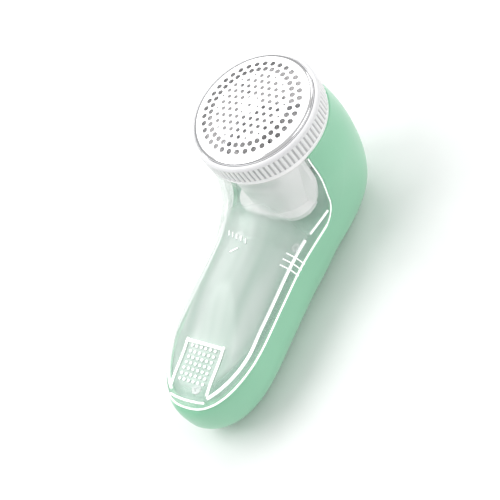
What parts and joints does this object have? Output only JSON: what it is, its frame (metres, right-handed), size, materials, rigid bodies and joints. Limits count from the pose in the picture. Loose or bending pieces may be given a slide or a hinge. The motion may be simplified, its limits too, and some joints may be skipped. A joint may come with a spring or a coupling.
{
  "type": "fabric shaver",
  "caption": "Hand-held fabric shaver with a round pierced steel foil behind a knurled lock ring, a rotary cutter inside, and a clear lint bin along the front of a curved handle.",
  "frame": {"origin": "on the back plane that the shaver lies on, under the middle of its overall box", "axes": "+Y along the handle towards the head, +Z out of the foil, +X across the handle"},
  "size_m": [0.0628, 0.1499, 0.08],
  "materials": {
    "shell_green": "smooth moulded plastic, mint green",
    "clear_cover": "clear moulded plastic, lightly frosted",
    "ring_clear": "translucent white plastic, knurled",
    "white_plastic": "white moulded plastic",
    "deck_plastic": "pale moulded plastic",
    "foil_steel": "polished pierced steel",
    "blade_steel": "ground spring steel",
    "steel": "plain steel",
    "zinc_steel": "zinc plated steel",
    "brass": "plain brass",
    "magnet": "sintered ferrite",
    "dark_plastic": "black moulded plastic",
    "copper": "enamelled copper wire",
    "cell_sleeve": "printed plastic sleeve without lettering",
    "lead_cover": "insulated wire",
    "switch_plastic": "white moulded plastic"
  },
  "bodies": {
    "body": {"rear_housing": "shell_green", "front_deck": "deck_plastic", "cutter_chamber": "white_plastic", "motor_can": "zinc_steel", "motor_magnets": "magnet", "motor_end_cap": "dark_plastic", "motor_bushes": "brass", "motor_terminals": "brass", "motor_brushes": "copper", "cell_left": "cell_sleeve", "cell_right": "cell_sleeve", "terminal_plates": "zinc_steel", "link_plate": "zinc_steel", "contact_springs": "zinc_steel", "switch_body": "dark_plastic", "leads": "lead_cover", "deck_screws": "zinc_steel", "chamber_screws": "zinc_steel", "motor_screws": "zinc_steel"},
    "rotor": {"motor_shaft": "steel", "commutator": "copper", "armature_core": "steel", "windings": "copper", "impeller": "white_plastic", "blade_spring": "steel", "cutter_blades": "blade_steel", "blade_carrier": "white_plastic", "blade_cap": "white_plastic"},
    "foil_unit": {"foil": "foil_steel", "foil_rim": "white_plastic"},
    "ring": {"lock_ring": "ring_clear"},
    "bin": {"lint_bin": "clear_cover"},
    "slider": {"switch_slider": "switch_plastic"},
    "door": {"battery_door": "shell_green"}
  },
  "joints": [
    {"name": "rotor_spin", "type": "hinge", "parent": "body", "child": "rotor", "pos_m": [0, 0.0444, 0.05], "axis": [0, 0, 1], "continuous": true},
    {"name": "foil_lift", "type": "slide", "parent": "body", "child": "foil_unit", "axis": [0, 0, 1], "range_m": [0, 0.02]},
    {"name": "ring_turn", "type": "hinge", "parent": "foil_unit", "child": "ring", "pos_m": [0, 0.0444, 0.07], "axis": [0, 0, 1], "range_deg": [0, 201]},
    {"name": "bin_slide", "type": "slide", "parent": "body", "child": "bin", "axis": [0, -1, 0], "range_m": [0, 0.11]},
    {"name": "switch_slide", "type": "slide", "parent": "body", "child": "slider", "axis": [0, 1, 0], "range_m": [0, 0.005]},
    {"name": "door_lift", "type": "slide", "parent": "body", "child": "door", "axis": [0, 0, -1], "range_m": [0, 0.03]}
  ],
  "couplings": [
    {"joint": "ring_turn", "follows": "foil_lift", "rad_per_m": 174.53}
  ]
}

————————

Written instruction ::
Pull out all lines of the data with the string "joints".

The completed task ::
What parts and joints does this object have? Output only JSON: what it is, its frame (metres, right-handed), size, materials, rigid bodies and joints. Limits count from the pose in the picture. Loose or bending pieces may be given a slide or a hinge. The motion may be simplified, its limits too, and some joints may be skipped. A joint may come with a spring or a coupling.
  "joints": [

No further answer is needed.